(WHAT TO PRODUCE):
Only the lines from the one containing "rings = rub_flat(rings, (0, 0, 0), (0, 0, -1))" through the one containing "# where the" are wanted. Give them again exactly, both ends included.

====== INFORMATION SHOWN ======

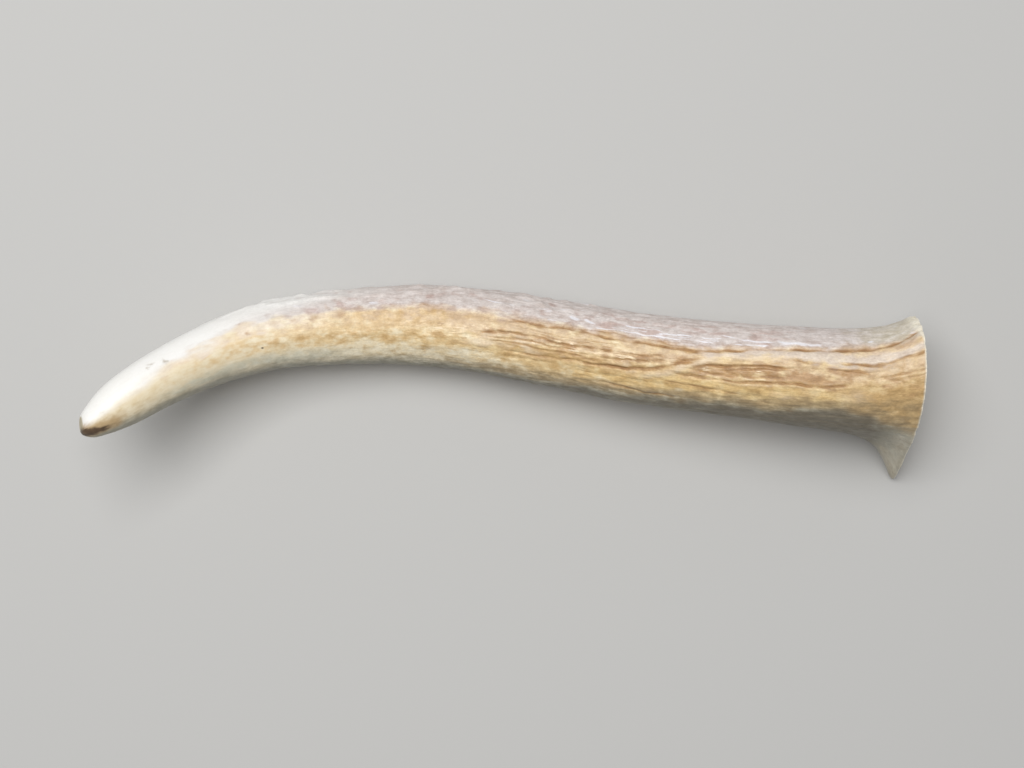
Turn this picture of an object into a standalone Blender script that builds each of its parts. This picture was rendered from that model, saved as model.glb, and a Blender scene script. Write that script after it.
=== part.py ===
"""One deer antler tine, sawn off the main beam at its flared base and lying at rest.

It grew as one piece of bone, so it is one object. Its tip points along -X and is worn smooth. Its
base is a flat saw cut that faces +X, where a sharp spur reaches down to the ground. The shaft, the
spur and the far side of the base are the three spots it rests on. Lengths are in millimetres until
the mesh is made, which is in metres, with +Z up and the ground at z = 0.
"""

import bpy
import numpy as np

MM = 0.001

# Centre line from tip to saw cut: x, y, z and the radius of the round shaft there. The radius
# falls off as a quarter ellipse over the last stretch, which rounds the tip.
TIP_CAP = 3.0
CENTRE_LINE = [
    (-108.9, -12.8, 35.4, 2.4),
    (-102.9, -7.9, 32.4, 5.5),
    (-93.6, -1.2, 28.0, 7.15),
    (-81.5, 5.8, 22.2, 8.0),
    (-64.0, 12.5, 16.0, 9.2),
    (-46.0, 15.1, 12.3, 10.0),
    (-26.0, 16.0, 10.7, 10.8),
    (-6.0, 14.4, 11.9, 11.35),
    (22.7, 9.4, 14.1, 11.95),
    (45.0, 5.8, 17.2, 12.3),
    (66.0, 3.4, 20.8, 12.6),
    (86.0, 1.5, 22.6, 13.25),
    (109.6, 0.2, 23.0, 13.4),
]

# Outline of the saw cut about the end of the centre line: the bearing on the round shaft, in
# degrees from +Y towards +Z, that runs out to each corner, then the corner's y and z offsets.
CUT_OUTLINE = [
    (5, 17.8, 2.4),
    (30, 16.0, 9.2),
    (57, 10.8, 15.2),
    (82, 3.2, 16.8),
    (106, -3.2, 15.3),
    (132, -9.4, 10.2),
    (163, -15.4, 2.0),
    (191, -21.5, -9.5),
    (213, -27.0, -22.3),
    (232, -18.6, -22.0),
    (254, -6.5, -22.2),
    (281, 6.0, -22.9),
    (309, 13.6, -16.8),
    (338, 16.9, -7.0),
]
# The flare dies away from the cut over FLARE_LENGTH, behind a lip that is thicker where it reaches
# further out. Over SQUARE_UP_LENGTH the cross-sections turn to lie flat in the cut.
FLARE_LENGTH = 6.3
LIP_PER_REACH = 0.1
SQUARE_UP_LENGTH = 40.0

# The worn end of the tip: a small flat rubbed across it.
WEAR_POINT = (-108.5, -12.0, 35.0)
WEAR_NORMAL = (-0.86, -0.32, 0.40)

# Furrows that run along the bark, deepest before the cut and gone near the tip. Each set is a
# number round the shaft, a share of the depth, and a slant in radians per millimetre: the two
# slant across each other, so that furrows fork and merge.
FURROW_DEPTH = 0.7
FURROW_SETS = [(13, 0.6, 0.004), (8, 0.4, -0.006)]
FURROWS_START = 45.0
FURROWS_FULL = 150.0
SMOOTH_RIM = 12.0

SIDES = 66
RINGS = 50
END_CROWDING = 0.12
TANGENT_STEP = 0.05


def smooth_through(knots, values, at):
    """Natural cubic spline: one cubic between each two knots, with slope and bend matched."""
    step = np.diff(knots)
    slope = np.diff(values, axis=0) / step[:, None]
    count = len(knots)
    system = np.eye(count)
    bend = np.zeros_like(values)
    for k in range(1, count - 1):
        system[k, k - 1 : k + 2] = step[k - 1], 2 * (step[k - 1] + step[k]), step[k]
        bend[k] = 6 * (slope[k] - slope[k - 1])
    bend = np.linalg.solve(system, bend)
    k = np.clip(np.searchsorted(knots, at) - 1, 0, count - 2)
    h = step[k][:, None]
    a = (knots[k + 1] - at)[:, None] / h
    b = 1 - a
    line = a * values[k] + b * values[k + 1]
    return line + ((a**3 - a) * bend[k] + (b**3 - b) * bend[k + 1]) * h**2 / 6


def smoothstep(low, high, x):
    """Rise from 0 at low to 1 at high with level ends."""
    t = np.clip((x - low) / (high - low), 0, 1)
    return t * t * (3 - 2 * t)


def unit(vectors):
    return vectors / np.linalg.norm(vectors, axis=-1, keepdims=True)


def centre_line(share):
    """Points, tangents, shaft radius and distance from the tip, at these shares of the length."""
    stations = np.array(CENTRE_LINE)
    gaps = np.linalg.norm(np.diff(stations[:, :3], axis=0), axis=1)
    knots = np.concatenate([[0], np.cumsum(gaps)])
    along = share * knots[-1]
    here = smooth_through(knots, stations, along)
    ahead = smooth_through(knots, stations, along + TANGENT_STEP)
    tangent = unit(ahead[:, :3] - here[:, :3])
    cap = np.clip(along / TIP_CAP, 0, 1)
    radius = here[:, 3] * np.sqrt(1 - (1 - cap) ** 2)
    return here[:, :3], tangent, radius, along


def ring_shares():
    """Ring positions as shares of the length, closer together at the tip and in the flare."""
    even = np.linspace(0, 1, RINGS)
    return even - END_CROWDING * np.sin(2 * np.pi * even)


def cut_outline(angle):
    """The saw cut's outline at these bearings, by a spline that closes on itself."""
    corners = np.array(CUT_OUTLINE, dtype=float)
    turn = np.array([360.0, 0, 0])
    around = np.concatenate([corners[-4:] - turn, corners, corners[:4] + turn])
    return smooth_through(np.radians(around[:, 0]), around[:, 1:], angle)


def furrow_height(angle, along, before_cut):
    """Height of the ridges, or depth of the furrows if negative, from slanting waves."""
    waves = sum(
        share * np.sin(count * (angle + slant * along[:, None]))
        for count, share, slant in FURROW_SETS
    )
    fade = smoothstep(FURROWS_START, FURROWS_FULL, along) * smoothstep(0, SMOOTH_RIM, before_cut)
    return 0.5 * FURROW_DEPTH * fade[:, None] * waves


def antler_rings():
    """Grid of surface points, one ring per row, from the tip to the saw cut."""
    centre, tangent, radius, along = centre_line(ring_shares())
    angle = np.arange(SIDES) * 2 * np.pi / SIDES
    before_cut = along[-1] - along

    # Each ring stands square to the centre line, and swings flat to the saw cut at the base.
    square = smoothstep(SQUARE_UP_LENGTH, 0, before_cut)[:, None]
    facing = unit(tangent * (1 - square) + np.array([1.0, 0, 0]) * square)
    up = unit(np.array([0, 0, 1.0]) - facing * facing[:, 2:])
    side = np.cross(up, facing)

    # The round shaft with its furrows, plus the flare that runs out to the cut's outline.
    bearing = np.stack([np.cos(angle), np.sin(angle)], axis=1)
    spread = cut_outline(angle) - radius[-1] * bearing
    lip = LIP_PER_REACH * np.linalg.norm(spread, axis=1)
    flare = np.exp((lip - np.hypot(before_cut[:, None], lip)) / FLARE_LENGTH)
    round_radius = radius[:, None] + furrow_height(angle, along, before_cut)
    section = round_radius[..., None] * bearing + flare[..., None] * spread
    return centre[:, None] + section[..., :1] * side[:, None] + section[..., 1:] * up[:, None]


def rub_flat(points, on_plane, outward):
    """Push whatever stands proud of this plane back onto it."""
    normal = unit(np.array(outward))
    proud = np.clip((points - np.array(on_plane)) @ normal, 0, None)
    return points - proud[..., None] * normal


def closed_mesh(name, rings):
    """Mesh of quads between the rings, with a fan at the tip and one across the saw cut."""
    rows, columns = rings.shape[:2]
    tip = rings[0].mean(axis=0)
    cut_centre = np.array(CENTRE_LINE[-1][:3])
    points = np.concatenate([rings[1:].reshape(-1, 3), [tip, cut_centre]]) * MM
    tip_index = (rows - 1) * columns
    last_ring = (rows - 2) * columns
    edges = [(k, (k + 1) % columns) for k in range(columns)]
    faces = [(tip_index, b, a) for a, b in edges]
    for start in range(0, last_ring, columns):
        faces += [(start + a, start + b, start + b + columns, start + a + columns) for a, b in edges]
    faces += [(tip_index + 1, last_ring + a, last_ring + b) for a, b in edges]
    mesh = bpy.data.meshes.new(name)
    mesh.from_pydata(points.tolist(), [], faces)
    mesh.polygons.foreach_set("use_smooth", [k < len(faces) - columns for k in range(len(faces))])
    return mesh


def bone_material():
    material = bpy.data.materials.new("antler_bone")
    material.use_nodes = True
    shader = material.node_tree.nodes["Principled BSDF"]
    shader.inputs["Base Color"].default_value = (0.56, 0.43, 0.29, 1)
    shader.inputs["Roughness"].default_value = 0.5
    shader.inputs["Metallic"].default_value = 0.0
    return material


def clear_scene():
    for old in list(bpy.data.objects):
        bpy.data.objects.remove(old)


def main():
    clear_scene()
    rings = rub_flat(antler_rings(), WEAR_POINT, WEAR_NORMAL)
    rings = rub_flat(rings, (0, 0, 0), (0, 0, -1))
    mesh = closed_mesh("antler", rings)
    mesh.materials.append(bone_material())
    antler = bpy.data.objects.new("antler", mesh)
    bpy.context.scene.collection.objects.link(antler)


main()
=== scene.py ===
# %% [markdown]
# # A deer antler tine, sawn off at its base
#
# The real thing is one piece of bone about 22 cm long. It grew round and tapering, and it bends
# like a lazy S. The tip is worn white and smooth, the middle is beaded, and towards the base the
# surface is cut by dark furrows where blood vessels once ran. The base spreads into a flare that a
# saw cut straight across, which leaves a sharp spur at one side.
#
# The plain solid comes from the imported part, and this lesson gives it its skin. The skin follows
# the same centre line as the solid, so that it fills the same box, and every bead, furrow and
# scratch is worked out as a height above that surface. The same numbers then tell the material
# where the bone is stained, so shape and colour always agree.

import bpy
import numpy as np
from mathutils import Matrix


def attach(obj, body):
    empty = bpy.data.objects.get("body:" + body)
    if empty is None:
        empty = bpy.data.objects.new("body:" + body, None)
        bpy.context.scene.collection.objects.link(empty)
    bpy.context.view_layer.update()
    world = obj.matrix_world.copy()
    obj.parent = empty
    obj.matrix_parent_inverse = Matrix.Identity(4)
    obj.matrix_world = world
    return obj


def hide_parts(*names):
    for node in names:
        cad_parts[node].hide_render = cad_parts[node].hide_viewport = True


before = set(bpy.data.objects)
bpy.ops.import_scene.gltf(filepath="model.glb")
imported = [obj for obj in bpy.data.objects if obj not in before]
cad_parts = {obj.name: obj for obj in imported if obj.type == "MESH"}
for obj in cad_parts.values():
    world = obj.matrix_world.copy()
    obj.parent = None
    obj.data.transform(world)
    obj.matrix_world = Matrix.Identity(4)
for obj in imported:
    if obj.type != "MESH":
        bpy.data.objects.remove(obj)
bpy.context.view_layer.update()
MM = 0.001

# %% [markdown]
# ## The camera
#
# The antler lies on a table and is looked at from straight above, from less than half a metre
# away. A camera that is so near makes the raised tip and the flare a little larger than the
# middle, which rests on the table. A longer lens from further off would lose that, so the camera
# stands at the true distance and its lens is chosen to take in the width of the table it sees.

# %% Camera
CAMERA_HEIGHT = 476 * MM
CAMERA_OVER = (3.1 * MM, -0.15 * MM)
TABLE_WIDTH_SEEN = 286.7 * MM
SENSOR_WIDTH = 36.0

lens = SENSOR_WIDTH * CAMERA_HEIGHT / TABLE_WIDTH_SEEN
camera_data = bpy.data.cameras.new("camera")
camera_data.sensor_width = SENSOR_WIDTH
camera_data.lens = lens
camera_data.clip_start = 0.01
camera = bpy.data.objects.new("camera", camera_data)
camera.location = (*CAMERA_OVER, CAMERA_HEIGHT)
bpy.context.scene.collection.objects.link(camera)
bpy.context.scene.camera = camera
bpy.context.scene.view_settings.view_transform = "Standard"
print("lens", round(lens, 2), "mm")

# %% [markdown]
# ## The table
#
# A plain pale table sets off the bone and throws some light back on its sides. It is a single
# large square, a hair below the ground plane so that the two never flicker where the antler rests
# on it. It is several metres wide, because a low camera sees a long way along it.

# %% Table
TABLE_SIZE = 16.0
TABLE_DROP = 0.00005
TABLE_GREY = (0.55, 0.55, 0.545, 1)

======

(OUTPUT):
    rings = rub_flat(rings, (0, 0, 0), (0, 0, -1))
    mesh = closed_mesh("antler", rings)
    mesh.materials.append(bone_material())
    antler = bpy.data.objects.new("antler", mesh)
    bpy.context.scene.collection.objects.link(antler)


main()
=== scene.py ===
# %% [markdown]
# # A deer antler tine, sawn off at its base
#
# The real thing is one piece of bone about 22 cm long. It grew round and tapering, and it bends
# like a lazy S. The tip is worn white and smooth, the middle is beaded, and towards the base the
# surface is cut by dark furrows where blood vessels once ran. The base spreads into a flare that a
# saw cut straight across, which leaves a sharp spur at one side.
#
# The plain solid comes from the imported part, and this lesson gives it its skin. The skin follows
# the same centre line as the solid, so that it fills the same box, and every bead, furrow and
# scratch is worked out as a height above that surface. The same numbers then tell the material
# where the bone is stained, so shape and colour always agree.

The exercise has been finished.